Early Access: Currently, the NeMo Retriever OCR v1 container is in early access preview.

Key Benefits of NeMo Retriever OCR#

  • Performance: Nemo-retriever OCR based pipeline is more than 2x faster than Paddle OCR for PDF ingestion tasks. NeMo Retriever OCR can be used for High-volume document processing in batch ingestion workflows.

Considerations for NeMo Retriever OCR#

  • GPU Requirements: Check the NeMo Retriever OCR Support Matrix for detailed hardware requirements and supported GPUs

    • GPU Memory: Requires approximately ~4.1GB of GPU memory [Triton server (~2.3GB) + Python backend processes(~1.8GB)] - ensure sufficient GPU memory is available

  • Quality Variance: Extraction quality may vary based on image quality and text complexity

  • Early Access: Currently in preview - monitor for updates and stability improvements

How to Enable NeMo Retriever OCR#

Docker Compose Deployment for NeMo Retriever OCR#

Self-Hosted Deployment Configuration#

  1. Prerequisites: Follow the deployment guide up to and including the step labelled “Start all required NIMs.”

  2. Configure Environment Variables:

    export OCR_GRPC_ENDPOINT=nemoretriever-ocr:8001
    export OCR_HTTP_ENDPOINT=http://nemoretriever-ocr:8000/v1/infer
    export OCR_INFER_PROTOCOL=grpc
    export OCR_MODEL_NAME=scene_text_ensemble
    

    Warning

    Critical Health Check Requirement: Even when using gRPC protocol (OCR_INFER_PROTOCOL=grpc), you must also export the OCR_HTTP_ENDPOINT because the health check from nv-ingest uses HTTP.

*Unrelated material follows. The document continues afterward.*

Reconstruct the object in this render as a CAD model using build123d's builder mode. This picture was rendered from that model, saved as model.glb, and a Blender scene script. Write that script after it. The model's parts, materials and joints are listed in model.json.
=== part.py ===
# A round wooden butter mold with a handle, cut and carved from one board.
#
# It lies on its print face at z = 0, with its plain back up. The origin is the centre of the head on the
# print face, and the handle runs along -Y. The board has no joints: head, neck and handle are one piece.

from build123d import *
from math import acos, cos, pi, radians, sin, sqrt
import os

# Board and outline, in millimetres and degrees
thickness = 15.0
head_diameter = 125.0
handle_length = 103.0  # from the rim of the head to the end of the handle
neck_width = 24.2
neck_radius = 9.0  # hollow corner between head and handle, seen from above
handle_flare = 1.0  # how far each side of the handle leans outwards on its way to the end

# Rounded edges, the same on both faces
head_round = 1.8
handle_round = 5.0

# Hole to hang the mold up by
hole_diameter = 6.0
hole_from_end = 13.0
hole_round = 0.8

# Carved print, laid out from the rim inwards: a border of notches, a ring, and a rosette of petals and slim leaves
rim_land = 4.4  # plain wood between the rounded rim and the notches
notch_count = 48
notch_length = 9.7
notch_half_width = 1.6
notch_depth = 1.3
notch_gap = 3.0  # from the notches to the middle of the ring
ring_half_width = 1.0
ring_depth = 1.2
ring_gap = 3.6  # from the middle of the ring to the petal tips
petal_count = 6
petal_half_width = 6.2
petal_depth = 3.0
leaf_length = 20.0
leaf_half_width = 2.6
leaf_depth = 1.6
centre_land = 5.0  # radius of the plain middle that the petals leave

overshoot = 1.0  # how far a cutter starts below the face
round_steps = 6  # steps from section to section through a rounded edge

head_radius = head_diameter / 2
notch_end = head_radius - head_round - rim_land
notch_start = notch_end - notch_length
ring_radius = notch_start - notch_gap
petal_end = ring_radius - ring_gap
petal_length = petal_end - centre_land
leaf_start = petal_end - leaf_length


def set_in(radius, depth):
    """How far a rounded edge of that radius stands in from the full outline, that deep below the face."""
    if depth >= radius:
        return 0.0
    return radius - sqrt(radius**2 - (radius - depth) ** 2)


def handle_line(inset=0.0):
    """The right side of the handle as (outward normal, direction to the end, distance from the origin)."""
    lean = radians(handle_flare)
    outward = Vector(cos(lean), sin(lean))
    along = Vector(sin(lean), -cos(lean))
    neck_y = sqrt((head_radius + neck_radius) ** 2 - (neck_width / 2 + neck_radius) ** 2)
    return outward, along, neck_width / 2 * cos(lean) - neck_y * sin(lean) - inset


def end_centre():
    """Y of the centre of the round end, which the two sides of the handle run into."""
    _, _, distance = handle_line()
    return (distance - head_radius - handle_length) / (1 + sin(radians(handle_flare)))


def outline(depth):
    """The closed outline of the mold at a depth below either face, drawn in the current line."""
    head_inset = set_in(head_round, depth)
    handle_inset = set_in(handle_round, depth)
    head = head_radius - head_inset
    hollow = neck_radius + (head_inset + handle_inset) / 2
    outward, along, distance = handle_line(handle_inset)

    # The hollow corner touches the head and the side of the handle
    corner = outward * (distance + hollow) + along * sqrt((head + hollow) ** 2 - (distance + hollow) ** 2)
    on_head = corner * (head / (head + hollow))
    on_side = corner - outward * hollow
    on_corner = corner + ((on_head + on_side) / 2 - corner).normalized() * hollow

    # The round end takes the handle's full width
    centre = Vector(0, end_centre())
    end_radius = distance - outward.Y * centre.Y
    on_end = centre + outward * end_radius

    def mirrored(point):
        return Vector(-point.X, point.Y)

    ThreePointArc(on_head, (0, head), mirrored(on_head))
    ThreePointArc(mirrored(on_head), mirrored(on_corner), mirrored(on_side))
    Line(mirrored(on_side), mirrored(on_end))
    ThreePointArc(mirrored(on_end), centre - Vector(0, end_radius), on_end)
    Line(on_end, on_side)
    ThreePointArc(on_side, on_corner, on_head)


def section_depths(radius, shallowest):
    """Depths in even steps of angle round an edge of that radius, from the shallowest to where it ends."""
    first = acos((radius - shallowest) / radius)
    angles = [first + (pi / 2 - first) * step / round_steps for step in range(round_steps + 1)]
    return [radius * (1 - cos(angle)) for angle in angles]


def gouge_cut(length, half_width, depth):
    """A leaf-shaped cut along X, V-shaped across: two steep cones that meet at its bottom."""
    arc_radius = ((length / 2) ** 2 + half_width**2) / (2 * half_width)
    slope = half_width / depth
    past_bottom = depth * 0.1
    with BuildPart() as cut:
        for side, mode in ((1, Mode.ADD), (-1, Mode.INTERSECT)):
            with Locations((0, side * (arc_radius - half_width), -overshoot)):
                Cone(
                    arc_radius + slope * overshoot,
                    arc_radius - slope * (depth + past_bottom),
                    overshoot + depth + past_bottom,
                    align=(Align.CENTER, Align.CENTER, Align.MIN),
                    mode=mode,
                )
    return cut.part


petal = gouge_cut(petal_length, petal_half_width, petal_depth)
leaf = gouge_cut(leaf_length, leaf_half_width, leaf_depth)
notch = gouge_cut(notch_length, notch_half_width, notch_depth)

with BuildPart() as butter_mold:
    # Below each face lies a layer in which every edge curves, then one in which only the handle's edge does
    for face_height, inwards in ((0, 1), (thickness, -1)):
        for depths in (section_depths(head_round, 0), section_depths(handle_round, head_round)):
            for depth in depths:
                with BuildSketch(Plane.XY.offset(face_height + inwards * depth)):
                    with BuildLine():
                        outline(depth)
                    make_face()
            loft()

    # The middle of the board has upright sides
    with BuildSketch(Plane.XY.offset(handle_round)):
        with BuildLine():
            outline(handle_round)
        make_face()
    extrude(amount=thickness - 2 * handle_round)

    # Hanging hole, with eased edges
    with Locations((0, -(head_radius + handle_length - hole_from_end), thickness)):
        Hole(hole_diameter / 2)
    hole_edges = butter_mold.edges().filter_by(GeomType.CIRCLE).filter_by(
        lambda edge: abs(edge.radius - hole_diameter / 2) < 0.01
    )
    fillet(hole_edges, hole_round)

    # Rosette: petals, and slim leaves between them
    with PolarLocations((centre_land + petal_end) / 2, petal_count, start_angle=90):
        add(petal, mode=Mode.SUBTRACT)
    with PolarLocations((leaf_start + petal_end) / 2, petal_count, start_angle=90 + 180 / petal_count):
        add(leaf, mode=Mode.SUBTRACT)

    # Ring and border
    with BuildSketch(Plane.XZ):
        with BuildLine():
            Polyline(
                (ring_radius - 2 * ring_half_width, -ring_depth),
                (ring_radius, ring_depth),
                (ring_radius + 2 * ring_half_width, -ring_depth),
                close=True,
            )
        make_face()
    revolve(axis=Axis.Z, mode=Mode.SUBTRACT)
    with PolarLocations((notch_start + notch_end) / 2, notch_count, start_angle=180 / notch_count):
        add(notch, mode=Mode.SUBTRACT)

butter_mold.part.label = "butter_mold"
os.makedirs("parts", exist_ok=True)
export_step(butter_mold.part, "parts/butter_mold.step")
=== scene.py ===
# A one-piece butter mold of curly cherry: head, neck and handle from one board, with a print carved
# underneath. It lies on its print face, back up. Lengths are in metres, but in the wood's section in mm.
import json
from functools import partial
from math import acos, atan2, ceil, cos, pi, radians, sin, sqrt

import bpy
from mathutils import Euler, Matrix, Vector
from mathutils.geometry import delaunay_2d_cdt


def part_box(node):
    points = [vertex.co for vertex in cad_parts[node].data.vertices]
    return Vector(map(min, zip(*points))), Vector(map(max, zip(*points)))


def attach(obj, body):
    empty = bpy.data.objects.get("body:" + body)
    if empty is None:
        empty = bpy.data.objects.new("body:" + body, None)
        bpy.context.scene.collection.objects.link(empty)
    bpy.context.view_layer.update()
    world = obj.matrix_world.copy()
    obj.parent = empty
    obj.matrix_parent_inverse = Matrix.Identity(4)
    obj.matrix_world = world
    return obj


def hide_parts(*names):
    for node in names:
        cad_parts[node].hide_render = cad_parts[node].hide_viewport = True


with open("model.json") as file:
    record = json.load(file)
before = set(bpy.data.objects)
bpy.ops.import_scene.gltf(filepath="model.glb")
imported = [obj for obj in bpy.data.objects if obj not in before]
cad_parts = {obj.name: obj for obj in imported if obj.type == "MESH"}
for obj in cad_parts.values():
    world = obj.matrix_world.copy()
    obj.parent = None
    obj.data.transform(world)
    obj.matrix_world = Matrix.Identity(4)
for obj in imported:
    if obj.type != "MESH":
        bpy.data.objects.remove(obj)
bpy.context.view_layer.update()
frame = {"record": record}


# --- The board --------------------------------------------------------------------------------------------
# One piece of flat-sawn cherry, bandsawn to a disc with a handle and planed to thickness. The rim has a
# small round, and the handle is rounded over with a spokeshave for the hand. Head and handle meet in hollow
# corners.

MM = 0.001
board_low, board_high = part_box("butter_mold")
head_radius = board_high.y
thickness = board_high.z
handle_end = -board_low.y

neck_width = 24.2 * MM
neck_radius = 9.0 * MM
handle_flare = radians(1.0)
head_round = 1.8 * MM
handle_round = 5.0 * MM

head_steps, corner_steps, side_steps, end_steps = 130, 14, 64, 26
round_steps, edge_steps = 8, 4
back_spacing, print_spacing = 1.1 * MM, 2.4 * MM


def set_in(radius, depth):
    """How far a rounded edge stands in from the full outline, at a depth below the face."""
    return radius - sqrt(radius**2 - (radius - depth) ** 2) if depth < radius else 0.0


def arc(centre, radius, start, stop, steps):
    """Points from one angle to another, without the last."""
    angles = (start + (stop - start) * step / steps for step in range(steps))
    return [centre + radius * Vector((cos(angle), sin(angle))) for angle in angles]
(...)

  3. Stop Paddle OCR deployment if already running:

    USERID=$(id -u) docker compose -f deploy/compose/nims.yaml down paddle
    
  4. Deploy NeMo Retriever OCR Service:

    USERID=$(id -u) docker compose -f deploy/compose/nims.yaml --profile nemoretriever-ocr up -d
    
  5. Verify Service Status:

    watch -n 2 'docker ps --format "table {{.Names}}\t{{.Status}}"'
    
  6. Restart Ingestor Server:

    docker compose -f deploy/compose/docker-compose-ingestor-server.yaml up -d
    
  7. Test Document Ingestion: Use the ingestion API usage notebook to verify functionality.

NVIDIA-Hosted Deployment Configuration#

  1. Prerequisites: Follow the deployment guide up to and including the step labelled “Start the vector db containers from the repo root.”

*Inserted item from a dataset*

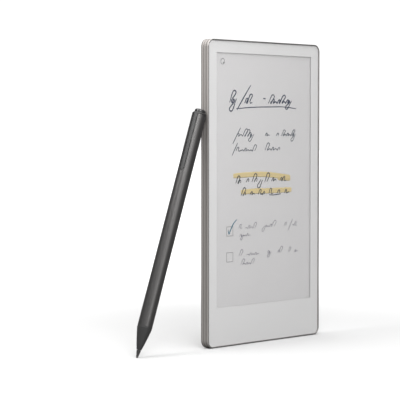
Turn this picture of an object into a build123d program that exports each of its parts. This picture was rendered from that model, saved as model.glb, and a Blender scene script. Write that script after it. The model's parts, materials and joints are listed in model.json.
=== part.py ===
"""Pocket writing tablet with an e-paper page, and the stylus that leans on its side.

The tablet stands on its short bottom edge: X runs along its width, Y through its thickness
with the page facing -Y, and Z up. The origin is the middle of the standing edge.
All lengths are in millimetres.
"""

import os
from math import cos, radians, sin

from build123d import *

# ---- driving dimensions: tablet ----
width = 107.8
height = 195.6
thick = 6.5
corner_radius = 5.0
lip = 0.7  # metal seen round the glass
rim = 2.1  # metal seen round the rear cover
wall = 3.2  # side wall at the level of the battery
seat_gap = 0.06  # round the glass and the rear cover

page_width = 91.0  # part of the page that shows
page_height = 162.0
page_bottom = 25.3

# ---- depths behind the front plane, front to rear ----
glass_front, glass_rear = 0.05, 0.75
mask_rear = 0.85
glass_ledge = 1.05
touch_rear = 1.0
guide_rear = 1.4
panel_rear = 1.9
digitizer_rear = 2.2
plate_rear = 2.7
plate_ledge = 3.3
board_front, board_rear = 3.5, 4.3
cover_ledge = 5.4
cover_front = 5.55
foot_height = 0.6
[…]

  2. Configure API Endpoints:

    export OCR_HTTP_ENDPOINT=https://ai.api.nvidia.com/v1/cv/nvidia/nemoretriever-ocr
    export OCR_INFER_PROTOCOL=http
    export OCR_MODEL_NAME=scene_text_ensemble
    
  3. Deploy Services: Continue with the remaining steps in the deployment guide to deploy ingestion-server and rag-server containers.

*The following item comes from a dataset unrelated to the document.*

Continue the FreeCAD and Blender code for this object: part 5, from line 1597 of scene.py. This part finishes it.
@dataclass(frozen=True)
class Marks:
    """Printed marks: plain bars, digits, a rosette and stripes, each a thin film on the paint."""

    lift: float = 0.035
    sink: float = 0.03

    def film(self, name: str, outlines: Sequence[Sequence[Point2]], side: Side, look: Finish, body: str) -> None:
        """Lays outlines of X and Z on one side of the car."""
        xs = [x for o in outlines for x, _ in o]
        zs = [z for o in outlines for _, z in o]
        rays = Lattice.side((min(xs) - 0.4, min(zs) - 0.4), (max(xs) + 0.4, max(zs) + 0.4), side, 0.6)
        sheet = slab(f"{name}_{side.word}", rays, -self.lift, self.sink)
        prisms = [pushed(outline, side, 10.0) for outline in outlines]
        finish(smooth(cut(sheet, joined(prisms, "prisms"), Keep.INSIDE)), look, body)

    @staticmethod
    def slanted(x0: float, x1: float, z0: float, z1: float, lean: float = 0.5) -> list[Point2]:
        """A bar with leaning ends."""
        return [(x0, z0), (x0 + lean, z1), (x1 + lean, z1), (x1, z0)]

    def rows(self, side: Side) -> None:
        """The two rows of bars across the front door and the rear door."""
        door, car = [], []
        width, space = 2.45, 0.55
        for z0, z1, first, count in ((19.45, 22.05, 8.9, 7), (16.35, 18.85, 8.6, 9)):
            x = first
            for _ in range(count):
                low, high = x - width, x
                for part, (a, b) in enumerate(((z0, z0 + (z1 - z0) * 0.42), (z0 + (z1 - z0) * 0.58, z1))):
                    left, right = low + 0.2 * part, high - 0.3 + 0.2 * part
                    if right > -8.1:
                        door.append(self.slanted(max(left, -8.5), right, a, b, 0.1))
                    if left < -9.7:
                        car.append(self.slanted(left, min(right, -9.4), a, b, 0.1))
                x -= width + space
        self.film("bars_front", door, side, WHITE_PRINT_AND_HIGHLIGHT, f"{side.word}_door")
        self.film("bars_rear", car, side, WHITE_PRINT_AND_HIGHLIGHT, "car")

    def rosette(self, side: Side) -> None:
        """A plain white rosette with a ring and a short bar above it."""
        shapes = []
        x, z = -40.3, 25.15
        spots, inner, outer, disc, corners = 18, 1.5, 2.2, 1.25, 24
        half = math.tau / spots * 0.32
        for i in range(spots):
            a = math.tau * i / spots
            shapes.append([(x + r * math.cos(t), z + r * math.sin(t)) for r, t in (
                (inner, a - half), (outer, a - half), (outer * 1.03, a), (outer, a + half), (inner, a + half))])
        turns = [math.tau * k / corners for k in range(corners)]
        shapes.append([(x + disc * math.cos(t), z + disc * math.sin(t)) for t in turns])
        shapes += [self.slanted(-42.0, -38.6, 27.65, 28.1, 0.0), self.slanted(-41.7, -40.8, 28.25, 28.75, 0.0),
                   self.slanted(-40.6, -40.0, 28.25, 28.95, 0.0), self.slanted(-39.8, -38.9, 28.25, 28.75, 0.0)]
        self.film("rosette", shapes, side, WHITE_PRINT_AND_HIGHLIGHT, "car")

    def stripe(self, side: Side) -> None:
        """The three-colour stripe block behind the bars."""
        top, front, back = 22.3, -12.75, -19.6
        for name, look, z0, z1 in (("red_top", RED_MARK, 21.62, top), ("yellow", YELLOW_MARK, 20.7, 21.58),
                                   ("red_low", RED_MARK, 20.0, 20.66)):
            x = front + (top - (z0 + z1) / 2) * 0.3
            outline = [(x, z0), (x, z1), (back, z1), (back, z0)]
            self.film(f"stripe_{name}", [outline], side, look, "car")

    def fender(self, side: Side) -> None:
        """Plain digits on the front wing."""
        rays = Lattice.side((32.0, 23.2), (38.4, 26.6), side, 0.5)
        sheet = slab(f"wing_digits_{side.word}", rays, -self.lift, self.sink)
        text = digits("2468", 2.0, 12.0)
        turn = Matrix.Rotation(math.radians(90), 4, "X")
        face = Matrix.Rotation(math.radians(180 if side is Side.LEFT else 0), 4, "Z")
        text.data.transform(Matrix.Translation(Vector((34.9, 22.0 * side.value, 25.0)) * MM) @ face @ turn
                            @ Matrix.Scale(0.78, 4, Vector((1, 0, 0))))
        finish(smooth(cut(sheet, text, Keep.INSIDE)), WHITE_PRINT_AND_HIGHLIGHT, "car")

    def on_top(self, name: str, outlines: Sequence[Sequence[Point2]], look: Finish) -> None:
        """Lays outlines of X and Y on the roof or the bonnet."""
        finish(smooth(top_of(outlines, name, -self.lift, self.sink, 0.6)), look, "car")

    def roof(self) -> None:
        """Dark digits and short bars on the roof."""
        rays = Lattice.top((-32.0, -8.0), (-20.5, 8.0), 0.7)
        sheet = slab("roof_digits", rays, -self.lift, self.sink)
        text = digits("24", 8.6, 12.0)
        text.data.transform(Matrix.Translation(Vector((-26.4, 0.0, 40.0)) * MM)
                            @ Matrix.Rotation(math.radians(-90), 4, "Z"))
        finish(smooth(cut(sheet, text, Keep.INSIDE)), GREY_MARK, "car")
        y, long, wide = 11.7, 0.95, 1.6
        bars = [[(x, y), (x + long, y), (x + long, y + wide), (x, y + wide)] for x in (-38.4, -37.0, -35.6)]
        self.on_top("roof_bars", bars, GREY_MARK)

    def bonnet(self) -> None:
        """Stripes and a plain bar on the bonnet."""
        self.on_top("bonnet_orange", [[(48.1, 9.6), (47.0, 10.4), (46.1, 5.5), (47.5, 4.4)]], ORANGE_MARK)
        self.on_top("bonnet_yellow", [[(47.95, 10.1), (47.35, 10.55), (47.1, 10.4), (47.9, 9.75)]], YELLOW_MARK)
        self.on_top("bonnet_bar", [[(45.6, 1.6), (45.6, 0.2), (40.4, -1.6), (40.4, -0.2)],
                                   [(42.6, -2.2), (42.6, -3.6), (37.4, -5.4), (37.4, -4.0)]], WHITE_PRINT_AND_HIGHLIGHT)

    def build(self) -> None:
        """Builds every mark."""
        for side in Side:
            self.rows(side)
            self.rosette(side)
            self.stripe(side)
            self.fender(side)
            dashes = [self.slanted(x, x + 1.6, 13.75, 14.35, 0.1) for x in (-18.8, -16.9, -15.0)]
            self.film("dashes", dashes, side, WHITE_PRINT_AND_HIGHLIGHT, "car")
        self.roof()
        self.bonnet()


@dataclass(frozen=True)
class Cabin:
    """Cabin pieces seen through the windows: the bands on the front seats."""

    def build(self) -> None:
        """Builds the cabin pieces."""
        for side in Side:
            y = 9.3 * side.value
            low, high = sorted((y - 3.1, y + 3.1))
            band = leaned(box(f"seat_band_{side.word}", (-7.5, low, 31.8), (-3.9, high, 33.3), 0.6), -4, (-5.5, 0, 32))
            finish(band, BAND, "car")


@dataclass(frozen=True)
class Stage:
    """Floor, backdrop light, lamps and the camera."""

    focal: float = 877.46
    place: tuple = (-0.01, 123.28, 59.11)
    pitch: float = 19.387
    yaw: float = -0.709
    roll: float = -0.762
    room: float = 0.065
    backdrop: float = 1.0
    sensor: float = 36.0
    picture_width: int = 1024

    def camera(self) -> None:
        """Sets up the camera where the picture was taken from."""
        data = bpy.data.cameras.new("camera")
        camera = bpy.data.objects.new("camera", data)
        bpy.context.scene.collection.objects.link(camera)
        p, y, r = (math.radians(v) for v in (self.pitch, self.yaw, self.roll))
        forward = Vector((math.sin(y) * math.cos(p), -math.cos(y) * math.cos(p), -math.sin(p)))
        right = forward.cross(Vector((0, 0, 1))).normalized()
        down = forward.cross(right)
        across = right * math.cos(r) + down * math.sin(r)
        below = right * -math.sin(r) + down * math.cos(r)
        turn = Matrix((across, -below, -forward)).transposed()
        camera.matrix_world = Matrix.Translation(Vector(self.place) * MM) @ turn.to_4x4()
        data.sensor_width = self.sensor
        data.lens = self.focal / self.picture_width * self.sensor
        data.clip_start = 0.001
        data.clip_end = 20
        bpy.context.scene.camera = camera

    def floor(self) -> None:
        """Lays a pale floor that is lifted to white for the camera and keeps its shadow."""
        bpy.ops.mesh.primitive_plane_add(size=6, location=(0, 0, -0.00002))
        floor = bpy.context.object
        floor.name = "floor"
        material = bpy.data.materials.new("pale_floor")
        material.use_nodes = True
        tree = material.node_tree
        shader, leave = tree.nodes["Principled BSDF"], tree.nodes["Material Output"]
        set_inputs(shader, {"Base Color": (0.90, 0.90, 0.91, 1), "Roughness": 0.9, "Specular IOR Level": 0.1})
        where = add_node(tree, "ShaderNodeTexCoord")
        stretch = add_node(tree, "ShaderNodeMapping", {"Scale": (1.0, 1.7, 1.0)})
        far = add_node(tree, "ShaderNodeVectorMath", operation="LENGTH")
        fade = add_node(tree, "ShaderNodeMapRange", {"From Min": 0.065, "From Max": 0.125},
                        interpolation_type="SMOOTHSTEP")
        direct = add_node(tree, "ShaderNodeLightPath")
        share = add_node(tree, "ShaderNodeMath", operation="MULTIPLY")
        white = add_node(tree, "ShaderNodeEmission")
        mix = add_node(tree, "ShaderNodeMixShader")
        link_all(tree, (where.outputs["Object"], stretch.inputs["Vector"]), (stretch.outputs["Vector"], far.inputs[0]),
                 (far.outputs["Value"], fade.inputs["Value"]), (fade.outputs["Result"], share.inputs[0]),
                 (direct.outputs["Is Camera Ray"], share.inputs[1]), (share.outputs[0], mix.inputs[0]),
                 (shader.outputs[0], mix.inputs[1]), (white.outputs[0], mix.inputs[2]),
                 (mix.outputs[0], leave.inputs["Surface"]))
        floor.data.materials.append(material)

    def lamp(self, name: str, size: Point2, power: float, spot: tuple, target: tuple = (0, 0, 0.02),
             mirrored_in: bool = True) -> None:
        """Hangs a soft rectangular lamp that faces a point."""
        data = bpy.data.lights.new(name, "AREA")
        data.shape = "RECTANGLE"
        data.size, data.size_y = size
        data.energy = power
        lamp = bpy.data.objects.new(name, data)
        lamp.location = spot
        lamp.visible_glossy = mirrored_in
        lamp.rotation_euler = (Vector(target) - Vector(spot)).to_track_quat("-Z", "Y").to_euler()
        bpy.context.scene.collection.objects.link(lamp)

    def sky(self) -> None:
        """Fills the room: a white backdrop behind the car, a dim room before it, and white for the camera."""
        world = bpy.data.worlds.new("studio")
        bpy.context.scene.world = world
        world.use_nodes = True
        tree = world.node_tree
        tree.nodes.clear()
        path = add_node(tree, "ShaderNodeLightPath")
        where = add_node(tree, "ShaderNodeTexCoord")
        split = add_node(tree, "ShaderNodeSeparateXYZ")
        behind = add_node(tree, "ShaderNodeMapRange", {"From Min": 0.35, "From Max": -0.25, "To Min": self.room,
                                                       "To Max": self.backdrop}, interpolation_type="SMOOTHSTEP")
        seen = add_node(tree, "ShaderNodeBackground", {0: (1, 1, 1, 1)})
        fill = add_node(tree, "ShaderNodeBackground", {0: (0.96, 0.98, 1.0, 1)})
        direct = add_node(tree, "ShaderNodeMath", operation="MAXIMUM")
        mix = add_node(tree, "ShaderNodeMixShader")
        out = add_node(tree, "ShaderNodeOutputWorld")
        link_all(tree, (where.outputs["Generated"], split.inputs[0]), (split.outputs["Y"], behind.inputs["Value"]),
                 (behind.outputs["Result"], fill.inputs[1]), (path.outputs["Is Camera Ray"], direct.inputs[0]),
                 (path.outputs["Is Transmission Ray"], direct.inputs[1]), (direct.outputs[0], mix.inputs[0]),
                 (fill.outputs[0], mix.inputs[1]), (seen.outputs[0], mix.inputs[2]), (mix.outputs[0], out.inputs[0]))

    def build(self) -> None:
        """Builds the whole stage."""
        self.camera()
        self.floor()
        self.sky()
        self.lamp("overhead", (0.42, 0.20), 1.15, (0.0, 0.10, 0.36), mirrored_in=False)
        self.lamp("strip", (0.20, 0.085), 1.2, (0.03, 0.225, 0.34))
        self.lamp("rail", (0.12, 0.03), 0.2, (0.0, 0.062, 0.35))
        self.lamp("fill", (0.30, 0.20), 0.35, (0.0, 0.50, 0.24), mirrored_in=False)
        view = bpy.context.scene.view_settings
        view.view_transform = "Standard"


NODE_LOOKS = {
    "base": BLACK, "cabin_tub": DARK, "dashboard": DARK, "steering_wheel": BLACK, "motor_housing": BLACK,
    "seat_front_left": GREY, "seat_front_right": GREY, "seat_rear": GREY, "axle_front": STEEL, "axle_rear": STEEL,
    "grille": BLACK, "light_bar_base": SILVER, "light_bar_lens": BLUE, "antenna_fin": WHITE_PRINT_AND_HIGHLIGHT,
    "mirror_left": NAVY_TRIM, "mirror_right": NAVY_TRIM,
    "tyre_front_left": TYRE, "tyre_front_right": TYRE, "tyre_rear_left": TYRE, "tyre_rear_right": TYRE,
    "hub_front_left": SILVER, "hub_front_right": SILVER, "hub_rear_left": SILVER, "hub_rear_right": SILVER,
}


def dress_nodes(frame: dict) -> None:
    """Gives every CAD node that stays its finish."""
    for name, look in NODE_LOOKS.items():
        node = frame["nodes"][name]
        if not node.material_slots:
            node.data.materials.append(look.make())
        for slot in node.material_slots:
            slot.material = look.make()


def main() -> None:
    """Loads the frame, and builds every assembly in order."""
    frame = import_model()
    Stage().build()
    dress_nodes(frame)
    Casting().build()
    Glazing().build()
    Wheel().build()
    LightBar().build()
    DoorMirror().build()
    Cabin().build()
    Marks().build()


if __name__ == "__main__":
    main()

  4. Test Document Ingestion: Use the ingestion API usage notebook to verify functionality.

Note

Default Behavior: Paddle OCR is the default OCR service and runs automatically when you start the NIMs. To use NeMo Retriever OCR instead, you must explicitly start it with the --profile nemoretriever-ocr flag.

Helm Deployment to Enable NeMo Retriever OCR#

To enable NeMo Retriever OCR using Helm, configure the deployment to enable NeMo Retriever OCR and disable Paddle OCR for resource optimization:

# Apply to a fresh deployment (recommended to uninstall existing deployments first)
# helm uninstall rag -n rag
helm upgrade --install rag -n rag https://helm.ngc.nvidia.com/0648981100760671/charts/nvidia-blueprint-rag-v2.4.0-dev.tgz \
  --username '$oauthtoken' \
  --password "${NGC_API_KEY}" \
  --set nv-ingest.paddleocr-nim.deployed=false \
  --set nv-ingest.nemoretriever-ocr.deployed=true \
  --set nv-ingest.envVars.OCR_MODEL_NAME="scene_text_ensemble" \
  --set imagePullSecret.password=$NGC_API_KEY \
  --set ngcApiSecret.password=$NGC_API_KEY

NeMo Retriever OCR Configuration Options#

Required Environment Variables#

Variable

Description

Default

Required

OCR_GRPC_ENDPOINT

gRPC endpoint for OCR service

nemoretriever-ocr:8001

Yes (on-premises)

OCR_HTTP_ENDPOINT

HTTP endpoint for OCR service

http://nemoretriever-ocr:8000/v1/infer

Yes

OCR_INFER_PROTOCOL

Communication protocol

grpc

Yes

OCR_MODEL_NAME

OCR model to use

scene_text_ensemble

Yes

Available OCR Service Options#

The system supports two OCR service options:

  • NeMo Retriever OCR: Enhanced text extraction optimized for document processing

  • Paddle OCR: Default OCR service for general text extraction

Hardware Requirements and Support Matrix#

For detailed information about hardware requirements and supported GPUs, refer to the NeMo Retriever OCR Support Matrix.